For $\lambda \left(K_{\beta }\right)$ : $n_l=1\text{and}{n}_u=3$.

Substitute $1239.8\text{eV}\cdot \text{nm}$ for $hc$, $-0.756\text{eV}$ for $E_u$ and $-6.803\text{eV}$ for $E_l$ in equation (III).

    $\begin{array}{c}\lambda =\frac{1239.8\text{eV}\cdot \text{nm}}{-0.756\text{eV}-\left(-6.803\text{eV}\right)}\\ =205.0\text{nm}\end{array}$

For $\lambda \left(L_{\alpha }\right)$ : $n_l=2\text{and}{n}_u=3$.

Substitute $1239.8\text{eV}\cdot \text{nm}$ for $hc$, $-0.756\text{eV}$ for $E_u$ and $-1.701\text{eV}$ for $E_l$ in equation (III).

    $\begin{array}{c}\lambda =\frac{1239.8\text{eV}\cdot \text{nm}}{-0.756\text{eV}-\left(-1.701\text{eV}\right)}\\ =1312\text{nm}\end{array}$

For $\lambda \left(L_{\beta }\right)$ : $n_l=2\text{and}{n}_u=4$.

Substitute $1239.8\text{eV}\cdot \text{nm}$ for $hc$, $-0.425\text{eV}$ for $E_u$ and $-1.701\text{eV}$ for $E_l$ in equation (III).

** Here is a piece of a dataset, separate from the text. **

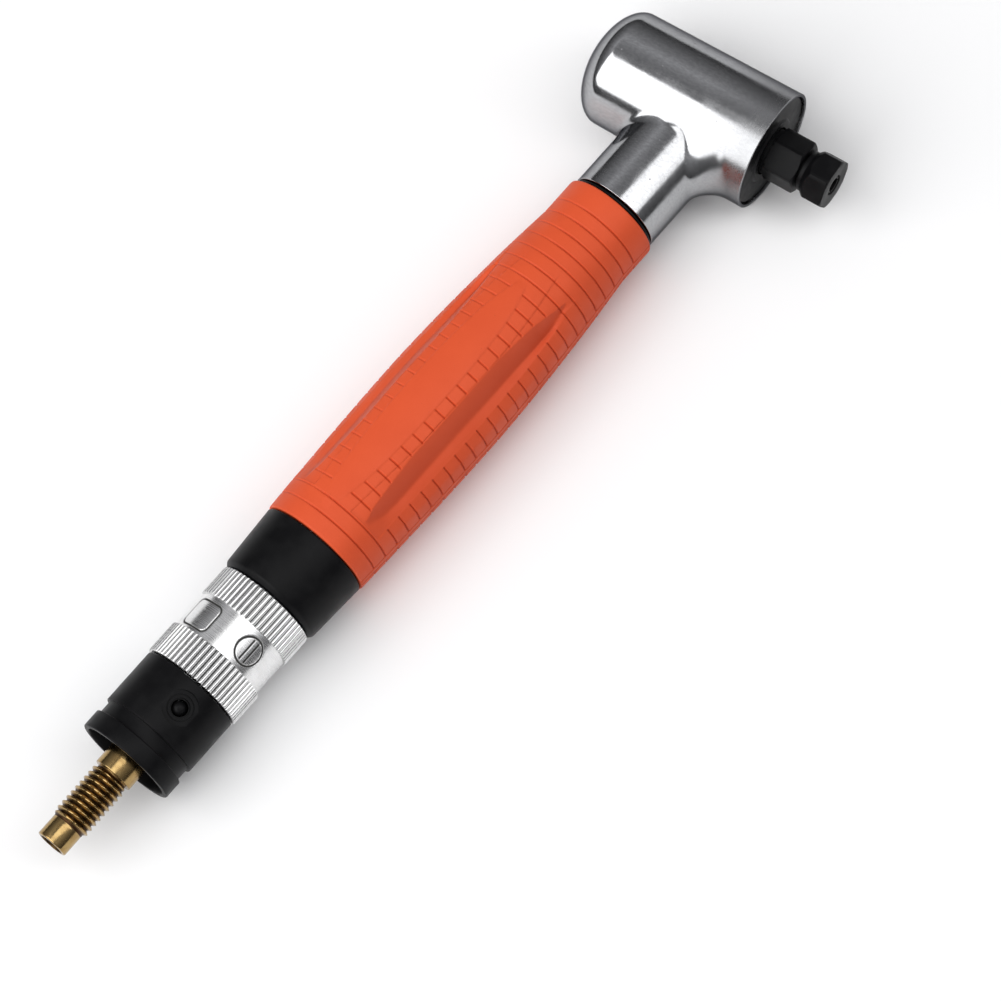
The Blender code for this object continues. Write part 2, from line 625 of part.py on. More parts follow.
def make_spindle():
    """Spindle with a spanner hexagon, a threaded nose and a tapered socket."""
    spindle = turned("spindle", HEAD, [(-20.3, 2.2), (-20.0, 2.45), (-14.7, 2.45), (-14.7, SPINDLE_RADIUS),
                                       (8.0, SPINDLE_RADIUS), (8.0, 4.0), (14.4, 4.0), (14.4, 4.9),
                                       (17.5, 4.9)], segments=24)
    hexagon = hex_prism("spindle_hexagon", HEAD, HEX_START, HEX_END, HEX_AZIMUTH)
    envelope = turned("hexagon_envelope", HEAD, [(HEX_START - 0.5, 5.0), (HEX_START, 5.4),
                                                 (HEX_START + 0.4, 6.2), (HEX_END - 0.5, 6.2),
                                                 (HEX_END + 0.2, 5.0)],
                      segments=30, collection=CUTTERS)
    boolean(hexagon, envelope, 'INTERSECT')
    boolean(spindle, hexagon, 'UNION')
    nose = turned("spindle_nose", HEAD, [(HEX_END - 2, 3.4), (NOSE_END - 0.3, 3.4), (NOSE_END, 3.15)],
                  segments=INNER_SIDES)
    boolean(spindle, nose, 'UNION')
    socket = turned("collet_socket", HEAD, [(12.0, 1.7), (20.0, 1.7), (20.0, 2.2), (NOSE_END, 2.9),
                                            (NOSE_END + 1, 2.98)], segments=16, collection=CUTTERS)
    boolean(spindle, socket)


def make_head_pieces():
    """Spacers, bearings, seal and cap round the spindle."""
    tube("gear_spacer", HEAD, -14.6, -8.5, 3.15, 4.4)
    turned("front_spacer", HEAD, [(-3.5, 3.9), (6.4, 3.9), (6.4, 5.0), (7.9, 5.0)],
           [(-3.5, 3.15), (7.9, 3.15)], INNER_SIDES)
    make_bearing("spindle_rear_bearing", HEAD, -18.9, 4.0, 2.6, 6.5, 6)
    make_bearing("spindle_front_bearing", HEAD, 8.2, 5.8, 4.15, 9.5, 8, 18)
    tube("dust_seal", HEAD, 14.7, 15.6, 5.08, 6.2)
    turned("front_cap", HEAD, [(14.7, 11.95), (15.8, 11.95), (16.0, 11.75), (16.0, 6.9), (16.3, 6.6),
                               (16.5, 6.6)],
           [(14.7, 6.4), (15.8, 6.4), (15.8, 5.2), (16.5, 5.2)])


def make_collet():
    """Spring collet, slit three ways from the front."""
    collet = turned("collet", HEAD, [(20.4, 2.0), (28.9, 2.7), (29.4, 2.7), (30.3, 1.95), (30.6, 1.95)],
                    [(20.4, COLLET_BORE), (30.6, COLLET_BORE)], 18)
    for slit in range(3):
        boolean(collet, box("collet_slit", HEAD, (0.8, -0.22, 22.5), (4, 0.22, 32), 15 + 120 * slit))


def make_collet_nut():
    """Collet nut: a hexagon trimmed by a turned envelope, with a tapered mouth."""
    nut = hex_prism("collet_nut", HEAD, NUT_START, NUT_END, NUT_AZIMUTH)
    CUTTERS.objects.unlink(nut)
    PARTS.objects.link(nut)
    envelope = turned("nut_envelope", HEAD, [(NUT_START - 0.5, 4.3), (25.2, 4.3), (26.9, 5.9),
                                             (30.3, 5.9), (31.2, 5.0)],
                      segments=30, collection=CUTTERS)
    boolean(nut, envelope, 'INTERSECT')
    bore = turned("nut_bore", HEAD, [(NUT_START - 1, 3.65), (29.3, 3.65), (30.3, 2.2), (NUT_END + 1, 2.2)],
                  segments=INNER_SIDES, collection=CUTTERS)
    boolean(nut, bore)


# ---------------------------------------------------------------- finishing

NODE_FINISH = {
    "inlet_spigot": "brass", "exhaust_sleeve": "black_oxide", "sleeve_set_screw": "black_oxide",
    "throttle_ring": "aluminium", "valve_body": "steel", "valve_plunger": "steel",
    "plunger_pin": "steel", "stop_pin": "steel", "valve_spring": "steel", "valve_seat_seal": "seal",
    "ring_seal_rear": "seal", "ring_seal_front": "seal", "rear_collar": "black_oxide",
    "motor_housing": "steel", "grip": "rubber", "rear_gasket": "seal", "disc_spring": "steel",
    "rear_end_plate": "liner_iron", "front_end_plate": "liner_iron", "cylinder_liner": "liner_iron",
    "liner_dowel": "steel", "rotor": "steel", "drive_coupling": "steel", "pinion_shaft": "steel",
    "pinion_bush": "bronze", "pinion_snap_ring": "steel", "neck_ring": "black_oxide",
    "head_housing": "polished", "bevel_gear": "steel", "spindle": "black_oxide",
    "gear_spacer": "steel", "front_spacer": "steel", "dust_seal": "seal", "front_cap": "black_oxide",
    "collet": "black_oxide", "collet_nut": "black_oxide",
}


def finish_of(name):
    """Vanes are fibre, cages bronze and races steel; the rest is named above."""
    if name.startswith("vane_"):
        return "vane_fibre"
    if name.endswith("_cage"):
        return "bronze"
    return NODE_FINISH.get(name, "steel")


def settle(part):
    """Apply a part's modifiers, shade it smooth between sharp edges and colour it."""
    graph = bpy.context.evaluated_depsgraph_get()
    mesh = bpy.data.meshes.new_from_object(part.evaluated_get(graph))
    part.modifiers.clear()
    part.data = mesh
    mesh.name = part.name
    mesh.shade_smooth()
    mesh.set_sharp_from_angle(angle=math.radians(32))
    mesh.materials.clear()
    mesh.materials.append(material(part.name, *FINISHES[finish_of(part.name)]))


def main():
    make_inlet_spigot()
    make_exhaust_sleeve()
    make_set_screw()
    make_valve_body()
    make_throttle_ring()
    make_valve_pieces()
    make_valve_spring()
    make_rear_collar()
    make_motor_housing()
    make_grip()
    make_motor()
    make_drive()
    make_head_housing()
    make_gear()
    make_spindle()
    make_head_pieces()
    make_collet()
    make_collet_nut()
    bpy.context.view_layer.update()
    for part in sorted(PARTS.objects, key=lambda item: item.name):
        settle(part)
    for cutter in list(CUTTERS.objects):
        bpy.data.objects.remove(cutter)


main()
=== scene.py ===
"""Looks for the pneumatic angle grinder: fine surfaces, finishes, floor, light and camera.

Stations are millimetres along an axis: on the handle from the inlet's tip, on the head from the
point where the two axes cross, positive towards the collet. An azimuth is in degrees round the
axis from straight up: towards -Y on the handle, and towards the inlet on the head. Each new piece
is built in its own axis frame, whose Z is the axis and whose X is straight up.
"""
import json
import math

import bmesh
import bpy
import numpy as np
from mathutils import Matrix, Vector


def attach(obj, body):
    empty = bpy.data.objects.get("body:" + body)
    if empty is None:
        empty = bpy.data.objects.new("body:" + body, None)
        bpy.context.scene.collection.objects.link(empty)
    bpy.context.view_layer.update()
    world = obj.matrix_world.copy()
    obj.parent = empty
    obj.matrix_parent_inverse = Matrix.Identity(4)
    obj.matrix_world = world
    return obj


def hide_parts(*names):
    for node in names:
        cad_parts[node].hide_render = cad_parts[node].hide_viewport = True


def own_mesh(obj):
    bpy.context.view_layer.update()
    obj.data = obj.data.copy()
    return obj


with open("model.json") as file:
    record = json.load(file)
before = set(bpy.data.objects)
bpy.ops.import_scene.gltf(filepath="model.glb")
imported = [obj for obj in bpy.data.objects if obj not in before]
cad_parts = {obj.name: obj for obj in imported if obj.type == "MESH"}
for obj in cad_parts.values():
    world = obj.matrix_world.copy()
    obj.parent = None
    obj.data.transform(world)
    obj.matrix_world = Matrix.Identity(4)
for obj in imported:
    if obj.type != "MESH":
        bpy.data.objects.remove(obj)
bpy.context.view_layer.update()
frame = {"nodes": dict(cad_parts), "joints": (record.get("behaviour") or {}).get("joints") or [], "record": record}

MM = 0.001
UP = Vector((0, 0, 1))
JOINTS = {joint["name"]: joint for joint in frame["joints"]}

INLET_SHOULDER = 17.6
THREAD_START = 4.8
THREAD_END = 17.3
THREAD_PITCH = 1.25
THREAD_CREST = 4.0
THREAD_ROOT = 3.3

SCREW_STATION = 34.5
SCREW_AZIMUTH = 24.6

RING_START = 40.4
RING_END = 62.3
WAIST_RADIUS = 10.2
FLUTES = 56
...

    $\begin{array}{c}\lambda =\frac{1239.8\text{eV}\cdot \text{nm}}{-0.425\text{eV}-\left(-1.701\text{eV}\right)}\\ =971.6\text{nm}\end{array}$

Thus, the wavelengths of the $K_{\alpha }$ transition is $243.0\text{nm}$ $,K_{\beta }$ transitions is $205.0\text{nm}$ $,L_{\alpha }$ transition is $1312\text{nm}$ and ${\text{L}}_{\beta }$ transition is $971.6\text{nm}$.